In 1999, the tribe petitioned the U.S. Environmental Protection Agency to take action to address the smelter’s slag and other discharges into the Upper Columbia. EPA officials issued an order requiring Teck to investigate the extent of the pollution and develop a cleanup plan. But company officials declined to act.
“Teck said, ‘We don’t think we’re subject to U.S. laws,’ ” said Dayton, the tribe’s attorney. “Since the smelter is in Canada, and everything they did was in Canada, they argued that U.S. law didn’t apply to them.”
When EPA officials didn’t enforce their order against Teck, two members of the Colville Tribe brought a citizens’ suit under Superfund law. The state of Washington later joined the lawsuit.
“What was unusual about this was that U.S. law was being applied to a Canadian company that didn’t act in the United States,” Dayton said. “There was no case law on the question.”

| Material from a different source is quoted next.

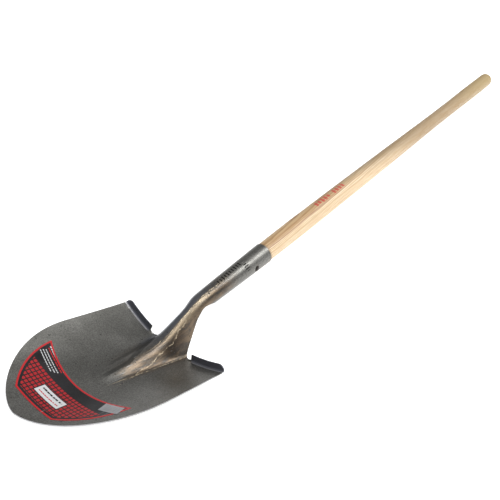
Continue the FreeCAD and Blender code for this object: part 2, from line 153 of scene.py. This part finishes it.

A District Court judge allowed the lawsuit to go forward. Teck appealed to the 9th Circuit Court of Appeals, which upheld the District Court ruling. Teck then tried to take the matter before the U.S. Supreme Court, which declined to hear the case.
The 9th Circuit Court ruling said the Superfund law applies “to this Canadian mining company because their waste is here in the U.S.,” Dayton said.
Since that decision, Teck Resources has entered into a voluntary agreement with the EPA to pay for studies investigating whether pollution in the Upper Columbia threatens people and wildlife. But those studies, while extensive, don’t commit Teck Resources to pay for cleanup or damages to wildlife habitat and other resources.
That’s why the upcoming trial is so important, said Ecology’s Roland.
The Upper Columbia “is a huge area,” he said. “It’s a major recreation area. It’s home to many people.”
“At the Department of Ecology, it’s our obligation to ensure … that the appropriate party is required to step forward and address their legacy pollution,” Roland said. “Otherwise, the citizens, the taxpayers, would have to pay for the (cleanup).”